Which makes /hurd be the namespace for inactive servers, and /servers be
the namespace for activer servers. Hrm. If I understand this right, it
probably would've been tidier to have:

	/hurd/msdos
	/hurd/active/socket/2

under a single hierarchy. "active" should probably be spelt "actv" for Unix
compatability ;)

> > They're referred to by the user, but they're not invoked by the user.
> Uh, they are.  I mean.  If the user runs
> $ /bin/sh -c "LD_LIBRARY_PATH=/lib/debug /bin/foobar"
> does he invoke /bin/foobar?

No, he invokes the shell and tells it to run /bin/foobar. If he were just
invoking foobar, he'd have written

	$ LD_LIBRARY_PATH=/lib/debug foobar

and that's why it's in the PATH.

> does the user here invoke /bin/foobar?  I think it is pretty obvious that
> the purpose here is not to run the shell, and /bin/foobar is some indirectly
> referred to data file that happens to be an executable.  The purpose here is
> directly to get /bin/foobar running in a certain environment.

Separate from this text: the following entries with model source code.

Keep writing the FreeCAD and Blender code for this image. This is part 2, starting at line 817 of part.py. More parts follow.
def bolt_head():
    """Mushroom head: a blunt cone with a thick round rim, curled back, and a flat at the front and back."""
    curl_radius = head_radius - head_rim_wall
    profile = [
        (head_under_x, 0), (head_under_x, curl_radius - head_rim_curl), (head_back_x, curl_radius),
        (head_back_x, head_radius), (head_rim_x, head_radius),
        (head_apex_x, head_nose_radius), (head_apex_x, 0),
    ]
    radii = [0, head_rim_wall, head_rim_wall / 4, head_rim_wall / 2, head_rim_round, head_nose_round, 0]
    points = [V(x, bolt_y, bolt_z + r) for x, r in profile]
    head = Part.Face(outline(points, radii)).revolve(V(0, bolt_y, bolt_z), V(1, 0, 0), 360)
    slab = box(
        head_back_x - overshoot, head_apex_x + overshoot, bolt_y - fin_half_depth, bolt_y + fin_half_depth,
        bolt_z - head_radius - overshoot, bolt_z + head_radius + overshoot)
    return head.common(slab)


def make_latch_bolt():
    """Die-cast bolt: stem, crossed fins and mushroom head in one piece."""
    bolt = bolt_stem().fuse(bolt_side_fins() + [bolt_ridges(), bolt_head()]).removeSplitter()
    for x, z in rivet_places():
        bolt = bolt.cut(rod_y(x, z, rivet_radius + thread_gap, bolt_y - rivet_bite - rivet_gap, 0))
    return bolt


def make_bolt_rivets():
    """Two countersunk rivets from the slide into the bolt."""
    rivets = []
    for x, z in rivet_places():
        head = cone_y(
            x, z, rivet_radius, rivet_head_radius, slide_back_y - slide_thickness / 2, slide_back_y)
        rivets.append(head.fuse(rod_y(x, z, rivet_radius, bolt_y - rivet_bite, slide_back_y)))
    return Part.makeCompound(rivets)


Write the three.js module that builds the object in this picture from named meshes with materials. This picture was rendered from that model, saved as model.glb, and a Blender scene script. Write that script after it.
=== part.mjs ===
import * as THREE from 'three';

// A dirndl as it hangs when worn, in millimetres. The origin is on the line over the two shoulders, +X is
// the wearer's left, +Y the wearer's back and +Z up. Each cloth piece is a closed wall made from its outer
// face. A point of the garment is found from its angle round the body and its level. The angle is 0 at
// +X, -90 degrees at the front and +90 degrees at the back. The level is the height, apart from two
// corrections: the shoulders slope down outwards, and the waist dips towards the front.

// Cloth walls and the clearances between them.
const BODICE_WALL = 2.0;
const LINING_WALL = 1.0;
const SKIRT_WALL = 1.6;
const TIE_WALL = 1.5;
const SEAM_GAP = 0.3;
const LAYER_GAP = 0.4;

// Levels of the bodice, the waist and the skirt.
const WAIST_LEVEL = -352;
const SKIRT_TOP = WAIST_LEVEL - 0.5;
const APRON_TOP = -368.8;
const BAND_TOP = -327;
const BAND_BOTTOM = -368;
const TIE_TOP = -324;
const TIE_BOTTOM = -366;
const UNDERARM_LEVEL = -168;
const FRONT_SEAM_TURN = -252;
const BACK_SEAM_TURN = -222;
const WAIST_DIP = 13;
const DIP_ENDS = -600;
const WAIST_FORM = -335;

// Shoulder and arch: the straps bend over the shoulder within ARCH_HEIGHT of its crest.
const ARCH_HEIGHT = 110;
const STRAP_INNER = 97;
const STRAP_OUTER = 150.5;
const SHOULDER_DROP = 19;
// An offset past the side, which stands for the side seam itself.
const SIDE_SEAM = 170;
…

Well, for the "settrans" stuff, the purpose is to make some files
available in the filesystem. That a new process happens to start up to
do it, and that you have to give the name of the executable, is really
fairly irrelevant to your purpose.

What you're actually typing is pretty relevant: settrans (the program
that organises all this) needs to be in the PATH, and the name of your
server (/hurd/msdos) needs to be fairly easy to type.

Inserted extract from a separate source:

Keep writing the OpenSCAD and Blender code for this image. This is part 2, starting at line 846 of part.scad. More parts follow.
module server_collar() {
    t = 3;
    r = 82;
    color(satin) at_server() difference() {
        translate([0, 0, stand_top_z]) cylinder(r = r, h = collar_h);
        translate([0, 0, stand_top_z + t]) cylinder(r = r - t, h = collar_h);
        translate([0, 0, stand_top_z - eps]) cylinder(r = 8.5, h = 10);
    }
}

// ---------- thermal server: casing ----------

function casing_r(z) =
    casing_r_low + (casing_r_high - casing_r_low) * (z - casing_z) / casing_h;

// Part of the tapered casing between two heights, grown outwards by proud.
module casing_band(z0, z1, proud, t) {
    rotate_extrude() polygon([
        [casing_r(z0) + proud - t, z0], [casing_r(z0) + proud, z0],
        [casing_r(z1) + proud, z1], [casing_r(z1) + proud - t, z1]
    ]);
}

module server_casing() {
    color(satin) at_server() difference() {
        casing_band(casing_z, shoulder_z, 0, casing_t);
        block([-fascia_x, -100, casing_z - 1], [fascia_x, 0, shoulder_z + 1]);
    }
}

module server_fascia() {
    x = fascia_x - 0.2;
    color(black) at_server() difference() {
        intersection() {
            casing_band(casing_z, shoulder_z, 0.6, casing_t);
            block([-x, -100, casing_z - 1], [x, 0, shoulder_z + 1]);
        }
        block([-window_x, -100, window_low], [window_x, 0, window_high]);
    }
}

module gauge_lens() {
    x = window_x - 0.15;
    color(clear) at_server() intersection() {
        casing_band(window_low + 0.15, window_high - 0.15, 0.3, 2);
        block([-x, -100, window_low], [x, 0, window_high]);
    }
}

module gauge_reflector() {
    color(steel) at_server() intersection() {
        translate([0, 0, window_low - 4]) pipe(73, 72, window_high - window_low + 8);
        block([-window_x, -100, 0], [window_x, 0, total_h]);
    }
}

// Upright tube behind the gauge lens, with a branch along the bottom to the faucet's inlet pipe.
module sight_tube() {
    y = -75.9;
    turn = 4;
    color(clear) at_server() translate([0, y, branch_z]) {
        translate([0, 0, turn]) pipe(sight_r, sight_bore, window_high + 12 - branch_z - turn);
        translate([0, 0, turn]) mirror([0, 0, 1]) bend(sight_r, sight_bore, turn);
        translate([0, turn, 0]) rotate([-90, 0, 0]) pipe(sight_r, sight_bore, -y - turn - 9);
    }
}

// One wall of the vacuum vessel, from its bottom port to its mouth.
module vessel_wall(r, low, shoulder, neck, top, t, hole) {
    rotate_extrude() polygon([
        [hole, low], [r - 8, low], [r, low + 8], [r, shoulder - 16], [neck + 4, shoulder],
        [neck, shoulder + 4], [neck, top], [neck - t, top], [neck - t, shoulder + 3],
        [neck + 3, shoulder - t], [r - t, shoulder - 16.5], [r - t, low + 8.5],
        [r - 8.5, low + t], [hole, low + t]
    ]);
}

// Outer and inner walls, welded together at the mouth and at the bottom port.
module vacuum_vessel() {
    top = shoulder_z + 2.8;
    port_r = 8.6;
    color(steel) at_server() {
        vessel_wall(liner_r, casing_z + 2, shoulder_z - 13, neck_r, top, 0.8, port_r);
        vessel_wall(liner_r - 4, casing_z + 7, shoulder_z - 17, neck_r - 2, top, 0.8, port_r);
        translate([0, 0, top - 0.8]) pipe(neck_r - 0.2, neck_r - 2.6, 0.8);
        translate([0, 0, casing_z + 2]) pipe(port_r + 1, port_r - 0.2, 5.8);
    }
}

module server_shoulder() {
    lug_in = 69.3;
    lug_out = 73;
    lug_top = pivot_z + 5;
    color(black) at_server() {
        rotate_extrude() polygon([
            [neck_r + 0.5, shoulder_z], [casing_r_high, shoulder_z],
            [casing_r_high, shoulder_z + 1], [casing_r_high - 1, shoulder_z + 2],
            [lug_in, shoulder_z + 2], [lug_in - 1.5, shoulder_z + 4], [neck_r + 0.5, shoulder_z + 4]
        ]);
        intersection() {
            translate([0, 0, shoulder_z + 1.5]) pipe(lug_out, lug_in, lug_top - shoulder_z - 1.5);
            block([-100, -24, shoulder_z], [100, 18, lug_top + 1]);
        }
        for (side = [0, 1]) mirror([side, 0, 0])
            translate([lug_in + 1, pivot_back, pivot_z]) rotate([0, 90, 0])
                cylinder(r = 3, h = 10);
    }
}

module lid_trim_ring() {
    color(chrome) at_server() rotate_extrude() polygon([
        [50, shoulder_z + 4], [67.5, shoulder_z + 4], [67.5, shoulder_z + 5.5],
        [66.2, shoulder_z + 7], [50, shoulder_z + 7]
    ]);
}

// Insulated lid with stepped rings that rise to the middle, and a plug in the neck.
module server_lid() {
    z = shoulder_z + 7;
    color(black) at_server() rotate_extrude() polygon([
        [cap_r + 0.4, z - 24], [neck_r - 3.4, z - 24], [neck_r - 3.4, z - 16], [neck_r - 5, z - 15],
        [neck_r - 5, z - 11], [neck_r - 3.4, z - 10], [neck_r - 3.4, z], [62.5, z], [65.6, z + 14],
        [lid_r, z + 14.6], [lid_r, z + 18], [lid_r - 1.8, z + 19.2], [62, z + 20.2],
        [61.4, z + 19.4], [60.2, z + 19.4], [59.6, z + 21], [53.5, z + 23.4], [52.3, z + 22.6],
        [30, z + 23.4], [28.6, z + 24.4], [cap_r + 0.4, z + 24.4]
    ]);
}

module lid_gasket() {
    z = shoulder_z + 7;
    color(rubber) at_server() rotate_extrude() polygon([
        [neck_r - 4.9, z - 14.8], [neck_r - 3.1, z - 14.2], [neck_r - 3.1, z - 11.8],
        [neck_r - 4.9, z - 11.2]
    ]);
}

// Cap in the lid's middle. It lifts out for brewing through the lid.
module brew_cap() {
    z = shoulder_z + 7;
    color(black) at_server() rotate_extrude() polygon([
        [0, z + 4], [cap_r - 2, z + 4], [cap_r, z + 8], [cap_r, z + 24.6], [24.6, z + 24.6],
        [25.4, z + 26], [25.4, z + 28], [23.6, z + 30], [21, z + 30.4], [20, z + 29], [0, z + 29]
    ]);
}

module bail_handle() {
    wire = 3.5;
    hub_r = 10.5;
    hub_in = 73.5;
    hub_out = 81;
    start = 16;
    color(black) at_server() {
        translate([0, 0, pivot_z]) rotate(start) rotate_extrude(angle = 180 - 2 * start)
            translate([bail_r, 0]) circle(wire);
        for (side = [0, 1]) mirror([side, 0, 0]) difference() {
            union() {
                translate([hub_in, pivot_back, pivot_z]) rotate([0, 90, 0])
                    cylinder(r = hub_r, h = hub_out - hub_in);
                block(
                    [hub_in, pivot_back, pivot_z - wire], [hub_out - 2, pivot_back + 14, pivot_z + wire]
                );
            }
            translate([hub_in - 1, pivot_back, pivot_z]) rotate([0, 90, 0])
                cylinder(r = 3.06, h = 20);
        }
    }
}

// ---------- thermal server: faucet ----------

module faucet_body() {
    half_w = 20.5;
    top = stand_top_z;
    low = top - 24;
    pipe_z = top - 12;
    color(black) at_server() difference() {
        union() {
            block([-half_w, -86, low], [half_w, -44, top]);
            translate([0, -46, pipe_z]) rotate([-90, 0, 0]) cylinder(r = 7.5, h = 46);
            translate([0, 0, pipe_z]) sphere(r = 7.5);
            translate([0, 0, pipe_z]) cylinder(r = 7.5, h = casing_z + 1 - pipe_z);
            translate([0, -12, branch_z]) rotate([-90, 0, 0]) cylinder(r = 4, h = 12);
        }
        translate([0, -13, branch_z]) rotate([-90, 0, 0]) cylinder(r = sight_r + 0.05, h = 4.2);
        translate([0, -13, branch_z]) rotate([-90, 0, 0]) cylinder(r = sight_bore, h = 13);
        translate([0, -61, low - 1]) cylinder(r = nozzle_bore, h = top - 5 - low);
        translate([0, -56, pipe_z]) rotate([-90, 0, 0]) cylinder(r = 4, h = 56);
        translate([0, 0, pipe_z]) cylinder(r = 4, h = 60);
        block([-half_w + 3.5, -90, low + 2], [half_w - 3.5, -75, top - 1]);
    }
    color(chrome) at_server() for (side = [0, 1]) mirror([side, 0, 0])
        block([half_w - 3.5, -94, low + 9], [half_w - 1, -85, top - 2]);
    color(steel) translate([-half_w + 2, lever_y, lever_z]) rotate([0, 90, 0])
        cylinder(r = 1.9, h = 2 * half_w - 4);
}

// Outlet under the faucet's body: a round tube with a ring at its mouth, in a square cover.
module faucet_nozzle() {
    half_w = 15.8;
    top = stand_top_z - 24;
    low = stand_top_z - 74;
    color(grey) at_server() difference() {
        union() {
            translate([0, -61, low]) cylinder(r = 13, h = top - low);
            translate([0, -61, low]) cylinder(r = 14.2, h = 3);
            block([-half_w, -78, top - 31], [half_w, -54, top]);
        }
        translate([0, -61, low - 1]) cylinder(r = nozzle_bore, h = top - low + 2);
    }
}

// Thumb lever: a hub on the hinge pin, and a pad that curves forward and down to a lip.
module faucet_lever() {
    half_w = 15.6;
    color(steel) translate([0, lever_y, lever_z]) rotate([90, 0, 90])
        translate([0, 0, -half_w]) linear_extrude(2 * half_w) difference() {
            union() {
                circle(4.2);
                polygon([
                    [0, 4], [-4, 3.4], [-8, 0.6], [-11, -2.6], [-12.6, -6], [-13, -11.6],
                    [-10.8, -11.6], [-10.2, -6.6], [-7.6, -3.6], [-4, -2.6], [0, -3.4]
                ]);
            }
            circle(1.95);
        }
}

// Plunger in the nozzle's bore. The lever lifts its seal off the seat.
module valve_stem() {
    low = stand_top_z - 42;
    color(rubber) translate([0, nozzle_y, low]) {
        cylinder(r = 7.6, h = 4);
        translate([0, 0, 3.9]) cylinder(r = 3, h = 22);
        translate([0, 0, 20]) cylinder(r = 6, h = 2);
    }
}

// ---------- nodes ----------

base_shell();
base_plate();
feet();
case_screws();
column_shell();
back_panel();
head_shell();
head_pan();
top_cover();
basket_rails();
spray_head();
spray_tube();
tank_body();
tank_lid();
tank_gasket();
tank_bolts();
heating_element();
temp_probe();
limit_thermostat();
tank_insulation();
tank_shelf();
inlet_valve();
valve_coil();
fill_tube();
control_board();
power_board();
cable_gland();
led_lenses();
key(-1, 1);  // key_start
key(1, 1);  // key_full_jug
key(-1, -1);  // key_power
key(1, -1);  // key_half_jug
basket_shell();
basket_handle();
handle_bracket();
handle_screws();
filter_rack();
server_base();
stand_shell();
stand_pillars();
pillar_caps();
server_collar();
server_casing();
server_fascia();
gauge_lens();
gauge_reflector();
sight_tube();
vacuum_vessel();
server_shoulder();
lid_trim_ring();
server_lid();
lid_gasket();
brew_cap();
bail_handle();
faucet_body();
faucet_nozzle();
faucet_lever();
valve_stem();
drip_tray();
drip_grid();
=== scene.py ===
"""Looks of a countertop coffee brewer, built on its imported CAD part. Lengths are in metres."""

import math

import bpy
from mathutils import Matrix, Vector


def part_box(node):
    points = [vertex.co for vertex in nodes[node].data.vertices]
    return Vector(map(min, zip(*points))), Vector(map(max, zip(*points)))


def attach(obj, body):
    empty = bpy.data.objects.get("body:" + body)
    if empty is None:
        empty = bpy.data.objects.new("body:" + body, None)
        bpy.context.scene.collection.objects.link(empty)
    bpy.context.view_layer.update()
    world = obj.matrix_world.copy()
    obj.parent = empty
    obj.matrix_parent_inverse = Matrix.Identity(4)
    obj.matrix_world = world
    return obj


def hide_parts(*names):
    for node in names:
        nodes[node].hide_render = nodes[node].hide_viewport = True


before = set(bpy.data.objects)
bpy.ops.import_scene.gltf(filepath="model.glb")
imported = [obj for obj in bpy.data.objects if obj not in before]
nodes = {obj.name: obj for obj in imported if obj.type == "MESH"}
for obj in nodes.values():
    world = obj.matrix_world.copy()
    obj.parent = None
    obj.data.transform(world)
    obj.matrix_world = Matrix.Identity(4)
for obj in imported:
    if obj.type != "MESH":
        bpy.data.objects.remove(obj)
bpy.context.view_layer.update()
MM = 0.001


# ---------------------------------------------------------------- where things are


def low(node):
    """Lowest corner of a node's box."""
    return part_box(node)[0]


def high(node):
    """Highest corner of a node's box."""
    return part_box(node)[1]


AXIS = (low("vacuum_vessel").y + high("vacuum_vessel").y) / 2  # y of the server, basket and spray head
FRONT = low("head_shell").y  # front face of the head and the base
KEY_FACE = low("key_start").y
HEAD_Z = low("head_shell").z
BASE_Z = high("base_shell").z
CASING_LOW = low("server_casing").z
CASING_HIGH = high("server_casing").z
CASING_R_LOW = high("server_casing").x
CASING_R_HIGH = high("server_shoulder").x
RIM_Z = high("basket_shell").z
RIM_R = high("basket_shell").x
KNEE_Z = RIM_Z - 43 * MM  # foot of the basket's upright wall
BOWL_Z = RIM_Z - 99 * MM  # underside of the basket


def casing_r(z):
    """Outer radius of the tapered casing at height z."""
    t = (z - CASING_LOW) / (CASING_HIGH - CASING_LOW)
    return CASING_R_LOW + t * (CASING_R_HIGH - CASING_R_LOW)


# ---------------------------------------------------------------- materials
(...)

There may be other interesting analogies that can be drawn for OS
theorists, or kernel hackers, or whatever, but the only goals that are
particularly relevant to the file layout are the above two, afaics.

> And this is the case with programs in /hurd.  It's just that the special
> environment is nothing that can be provided by just Unix, so having those
> programs in the PATH is pointless.  That's why they aren't in /bin after all.
> From my personal experience, they are much closer to /bin than /lib.

That's only because you're a libexec freak...

Really, it's quite simple: you don't run them from a prompt directly,
so they don't go in $PATH, and they're programs. Therefore they go in
/usr/lib somewhere, or you invent somewhere new for them to go. But
you're not forced into the latter just because they don't fit in /bin:
on that score, /usr/lib is a perfectly fine place for them.

Cheers,
aj

-- 
Anthony Towns <aj@humbug.org.au> <http://azure.humbug.org.au/~aj/>
I don't speak for anyone save myself. GPG signed mail preferred.